Senior Reid Erickson, a starter as a sophomore who emerged as Plainfield East’s closer this spring, got the win in relief in his first playoff appearance. He came on in relief of Gavin Schmitt in the fifth.
“He’s one of the most trusted guys we’ve had,” O’Reel said. “He is the most unselfish kid, his attitude is so great.”
.@pehsbaseball’s @JacobHandley6, pinch-hit go ahead 2-run double in 11-8 win over Yorkville. pic.twitter.com/WiliHgPhA2
— Joshua Welge (@jwelge96) June 12, 2021
For Yorkville, the devastating ending wasn’t an altogether unfamiliar finish to a game this week.
In Tuesday’s regional final, the Foxes led Plainfield North, 11-5, going into the seventh inning before holding on for an 11-10 win. Mack and Gavin Dobbels both reached base three times, Dobbels doubling in the tying run in the fifth inning and doubling in Owen Ross in the sixth for a 7-3 lead.

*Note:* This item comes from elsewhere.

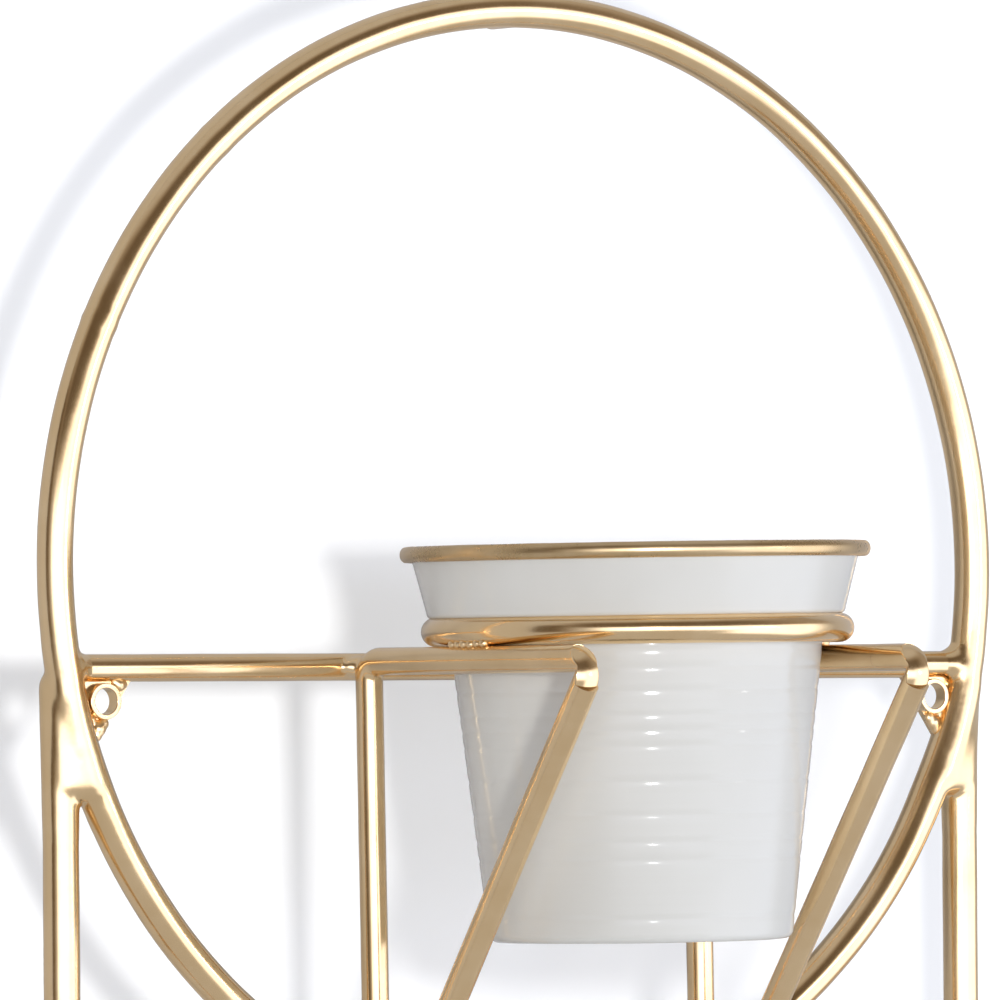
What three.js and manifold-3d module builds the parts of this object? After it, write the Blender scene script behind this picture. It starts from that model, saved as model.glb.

The Foxes, despite the disappointment Friday, still made the program’s furthest postseason advancement since 2002 – and a somewhat surprising one at that as a sixth seed.
“I hope this run validates what we’ve done and I hope these seniors realize how impactful they have been to the program,” Leonard said. “We’ve all lost our last game of high school, maybe not in that fashion, but it’s never easy. Hopefully a week, a month a year from now they can look back and realize what a fun run that was.”